→ WRITTEN INSTRUCTION
Please give back word for word the lines below, from the first one through the one with "centre = (low.x".

→ DATA EXTRACT
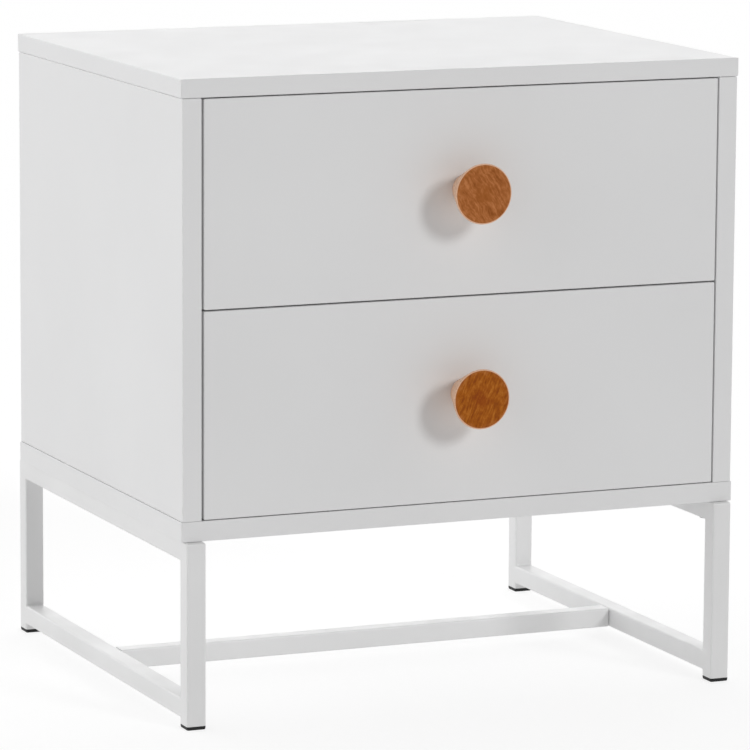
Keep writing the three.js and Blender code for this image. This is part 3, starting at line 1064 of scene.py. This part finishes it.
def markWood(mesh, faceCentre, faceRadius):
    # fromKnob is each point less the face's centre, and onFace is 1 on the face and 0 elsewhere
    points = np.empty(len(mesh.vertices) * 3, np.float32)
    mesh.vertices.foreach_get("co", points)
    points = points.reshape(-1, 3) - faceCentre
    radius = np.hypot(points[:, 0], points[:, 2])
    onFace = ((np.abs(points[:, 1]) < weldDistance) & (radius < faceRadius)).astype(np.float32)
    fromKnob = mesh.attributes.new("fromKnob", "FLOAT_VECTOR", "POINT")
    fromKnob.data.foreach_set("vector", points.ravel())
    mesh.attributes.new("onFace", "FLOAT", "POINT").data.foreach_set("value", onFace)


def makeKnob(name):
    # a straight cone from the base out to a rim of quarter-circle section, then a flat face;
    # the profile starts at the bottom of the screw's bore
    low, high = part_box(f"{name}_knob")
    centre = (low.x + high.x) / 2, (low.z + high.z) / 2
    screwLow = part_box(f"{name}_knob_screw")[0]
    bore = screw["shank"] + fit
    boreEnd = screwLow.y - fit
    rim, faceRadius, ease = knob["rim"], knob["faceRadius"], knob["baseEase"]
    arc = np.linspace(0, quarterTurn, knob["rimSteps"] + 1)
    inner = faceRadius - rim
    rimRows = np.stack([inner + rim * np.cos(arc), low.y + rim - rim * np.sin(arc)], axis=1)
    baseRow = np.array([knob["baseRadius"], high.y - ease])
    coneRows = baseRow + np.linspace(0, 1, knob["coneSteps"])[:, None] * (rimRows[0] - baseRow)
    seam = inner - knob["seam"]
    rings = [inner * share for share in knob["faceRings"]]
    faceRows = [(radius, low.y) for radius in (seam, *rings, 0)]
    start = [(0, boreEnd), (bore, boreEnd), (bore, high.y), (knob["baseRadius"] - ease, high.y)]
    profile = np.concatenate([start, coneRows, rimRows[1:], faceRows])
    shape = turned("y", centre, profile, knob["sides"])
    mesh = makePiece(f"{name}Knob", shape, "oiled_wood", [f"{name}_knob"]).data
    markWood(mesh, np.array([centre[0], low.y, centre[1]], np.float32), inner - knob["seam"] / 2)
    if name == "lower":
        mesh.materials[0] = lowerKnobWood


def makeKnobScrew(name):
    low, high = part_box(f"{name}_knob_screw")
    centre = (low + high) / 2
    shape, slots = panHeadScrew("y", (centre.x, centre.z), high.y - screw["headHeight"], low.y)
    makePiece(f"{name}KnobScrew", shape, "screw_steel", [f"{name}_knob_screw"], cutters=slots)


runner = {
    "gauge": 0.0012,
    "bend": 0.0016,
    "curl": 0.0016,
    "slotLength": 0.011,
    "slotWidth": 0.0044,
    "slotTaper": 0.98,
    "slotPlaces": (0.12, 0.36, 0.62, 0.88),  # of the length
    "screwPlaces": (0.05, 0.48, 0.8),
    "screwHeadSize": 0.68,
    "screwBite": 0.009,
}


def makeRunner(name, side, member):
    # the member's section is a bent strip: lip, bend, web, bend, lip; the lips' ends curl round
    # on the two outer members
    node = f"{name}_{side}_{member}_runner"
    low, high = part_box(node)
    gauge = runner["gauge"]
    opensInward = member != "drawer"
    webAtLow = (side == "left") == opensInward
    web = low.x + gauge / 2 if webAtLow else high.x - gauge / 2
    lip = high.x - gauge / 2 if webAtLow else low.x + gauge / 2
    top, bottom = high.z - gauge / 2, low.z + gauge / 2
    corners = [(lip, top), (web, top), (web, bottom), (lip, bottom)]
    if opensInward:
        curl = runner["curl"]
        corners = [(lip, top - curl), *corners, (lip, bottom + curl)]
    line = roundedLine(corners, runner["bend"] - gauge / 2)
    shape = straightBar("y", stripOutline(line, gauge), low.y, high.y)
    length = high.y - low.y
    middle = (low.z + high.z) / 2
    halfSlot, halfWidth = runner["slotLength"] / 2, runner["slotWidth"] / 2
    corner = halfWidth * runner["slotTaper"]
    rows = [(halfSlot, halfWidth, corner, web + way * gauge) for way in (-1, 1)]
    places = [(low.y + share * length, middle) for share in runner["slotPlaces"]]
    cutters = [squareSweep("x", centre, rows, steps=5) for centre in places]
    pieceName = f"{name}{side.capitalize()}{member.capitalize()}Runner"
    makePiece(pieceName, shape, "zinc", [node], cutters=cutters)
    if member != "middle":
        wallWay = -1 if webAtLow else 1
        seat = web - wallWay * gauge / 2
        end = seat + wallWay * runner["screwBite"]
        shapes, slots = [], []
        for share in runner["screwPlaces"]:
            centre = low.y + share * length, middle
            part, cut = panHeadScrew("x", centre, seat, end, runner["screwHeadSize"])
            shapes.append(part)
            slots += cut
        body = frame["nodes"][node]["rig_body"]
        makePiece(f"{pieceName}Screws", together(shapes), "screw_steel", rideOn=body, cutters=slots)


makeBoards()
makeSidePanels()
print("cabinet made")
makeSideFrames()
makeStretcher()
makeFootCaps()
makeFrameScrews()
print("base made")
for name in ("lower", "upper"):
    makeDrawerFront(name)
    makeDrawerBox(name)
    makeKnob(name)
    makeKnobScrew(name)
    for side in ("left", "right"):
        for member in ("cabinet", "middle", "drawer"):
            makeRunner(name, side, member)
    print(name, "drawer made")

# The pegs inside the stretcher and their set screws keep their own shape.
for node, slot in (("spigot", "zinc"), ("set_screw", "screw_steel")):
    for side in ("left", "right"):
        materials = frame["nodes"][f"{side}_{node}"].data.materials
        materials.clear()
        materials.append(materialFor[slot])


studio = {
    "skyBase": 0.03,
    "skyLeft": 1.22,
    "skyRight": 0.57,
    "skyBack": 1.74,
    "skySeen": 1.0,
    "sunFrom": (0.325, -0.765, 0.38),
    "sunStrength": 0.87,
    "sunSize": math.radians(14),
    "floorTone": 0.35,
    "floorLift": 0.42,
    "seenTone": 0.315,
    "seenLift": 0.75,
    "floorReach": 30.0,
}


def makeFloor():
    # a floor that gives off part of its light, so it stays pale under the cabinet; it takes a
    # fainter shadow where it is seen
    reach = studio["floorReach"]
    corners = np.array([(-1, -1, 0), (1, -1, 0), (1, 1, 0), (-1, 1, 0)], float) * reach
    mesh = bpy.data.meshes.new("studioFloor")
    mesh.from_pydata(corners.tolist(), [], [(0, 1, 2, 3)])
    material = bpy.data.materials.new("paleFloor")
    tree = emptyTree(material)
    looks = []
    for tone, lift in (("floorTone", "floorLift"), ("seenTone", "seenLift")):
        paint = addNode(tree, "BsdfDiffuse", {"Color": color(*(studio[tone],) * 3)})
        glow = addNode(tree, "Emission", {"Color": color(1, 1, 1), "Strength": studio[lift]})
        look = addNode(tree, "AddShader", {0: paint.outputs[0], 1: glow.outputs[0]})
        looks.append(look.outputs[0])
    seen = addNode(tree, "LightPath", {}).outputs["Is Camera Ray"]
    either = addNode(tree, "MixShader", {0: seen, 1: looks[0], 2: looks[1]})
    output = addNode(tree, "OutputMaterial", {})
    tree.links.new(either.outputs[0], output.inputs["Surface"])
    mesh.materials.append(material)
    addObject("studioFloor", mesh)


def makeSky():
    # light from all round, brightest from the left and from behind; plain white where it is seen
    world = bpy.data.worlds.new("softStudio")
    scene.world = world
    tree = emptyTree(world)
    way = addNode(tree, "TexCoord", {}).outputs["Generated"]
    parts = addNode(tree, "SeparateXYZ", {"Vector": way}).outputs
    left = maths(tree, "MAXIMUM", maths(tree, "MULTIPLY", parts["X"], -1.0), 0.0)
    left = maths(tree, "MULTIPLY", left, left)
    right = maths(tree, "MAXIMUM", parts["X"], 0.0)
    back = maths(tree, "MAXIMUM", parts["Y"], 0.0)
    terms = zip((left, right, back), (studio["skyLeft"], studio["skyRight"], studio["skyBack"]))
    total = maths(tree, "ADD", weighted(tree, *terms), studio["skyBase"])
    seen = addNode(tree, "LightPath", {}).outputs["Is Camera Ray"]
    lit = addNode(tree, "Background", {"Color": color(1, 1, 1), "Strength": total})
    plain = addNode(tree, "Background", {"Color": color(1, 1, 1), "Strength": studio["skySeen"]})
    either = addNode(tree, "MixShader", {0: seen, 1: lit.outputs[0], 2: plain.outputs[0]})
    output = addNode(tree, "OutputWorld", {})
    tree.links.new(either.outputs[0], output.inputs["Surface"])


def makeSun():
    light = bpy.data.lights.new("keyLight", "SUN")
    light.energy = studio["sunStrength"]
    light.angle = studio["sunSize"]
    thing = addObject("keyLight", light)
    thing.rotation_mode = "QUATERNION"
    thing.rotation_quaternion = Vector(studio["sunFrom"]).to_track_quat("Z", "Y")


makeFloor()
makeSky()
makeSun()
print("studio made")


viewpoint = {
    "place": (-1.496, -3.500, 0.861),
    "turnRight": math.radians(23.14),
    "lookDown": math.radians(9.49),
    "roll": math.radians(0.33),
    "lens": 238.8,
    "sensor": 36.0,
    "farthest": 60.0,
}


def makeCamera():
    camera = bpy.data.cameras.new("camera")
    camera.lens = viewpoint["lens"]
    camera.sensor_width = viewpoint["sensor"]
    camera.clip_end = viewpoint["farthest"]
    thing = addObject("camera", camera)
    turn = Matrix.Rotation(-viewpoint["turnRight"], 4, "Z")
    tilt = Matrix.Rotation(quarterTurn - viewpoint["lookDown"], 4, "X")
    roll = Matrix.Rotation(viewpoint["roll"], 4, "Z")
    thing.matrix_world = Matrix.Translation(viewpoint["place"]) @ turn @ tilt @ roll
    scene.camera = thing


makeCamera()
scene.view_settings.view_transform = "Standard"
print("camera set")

→ RESPONSE TO THIS EXERCISE
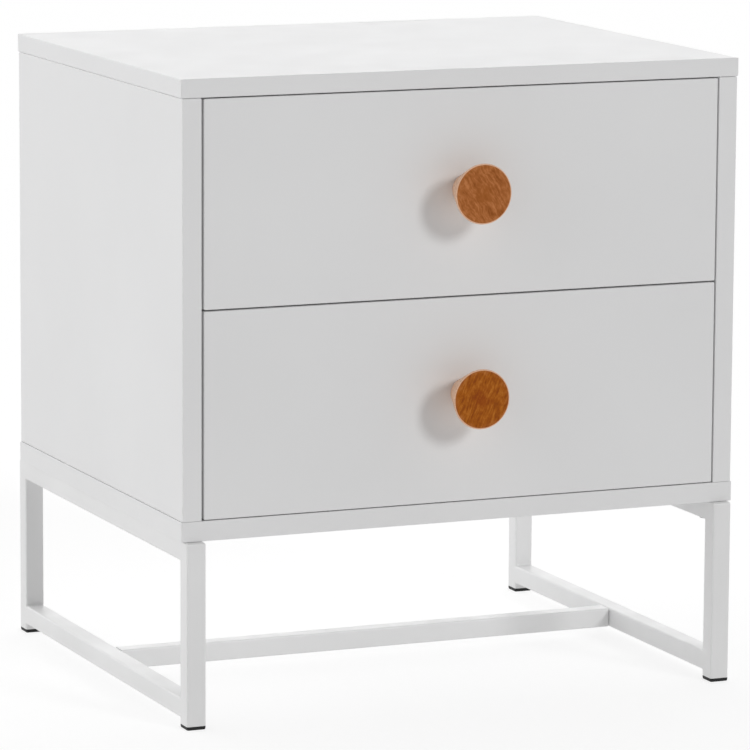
Keep writing the three.js and Blender code for this image. This is part 3, starting at line 1064 of scene.py. This part finishes it.
def markWood(mesh, faceCentre, faceRadius):
    # fromKnob is each point less the face's centre, and onFace is 1 on the face and 0 elsewhere
    points = np.empty(len(mesh.vertices) * 3, np.float32)
    mesh.vertices.foreach_get("co", points)
    points = points.reshape(-1, 3) - faceCentre
    radius = np.hypot(points[:, 0], points[:, 2])
    onFace = ((np.abs(points[:, 1]) < weldDistance) & (radius < faceRadius)).astype(np.float32)
    fromKnob = mesh.attributes.new("fromKnob", "FLOAT_VECTOR", "POINT")
    fromKnob.data.foreach_set("vector", points.ravel())
    mesh.attributes.new("onFace", "FLOAT", "POINT").data.foreach_set("value", onFace)


def makeKnob(name):
    # a straight cone from the base out to a rim of quarter-circle section, then a flat face;
    # the profile starts at the bottom of the screw's bore
    low, high = part_box(f"{name}_knob")
    centre = (low.x + high.x) / 2, (low.z + high.z) / 2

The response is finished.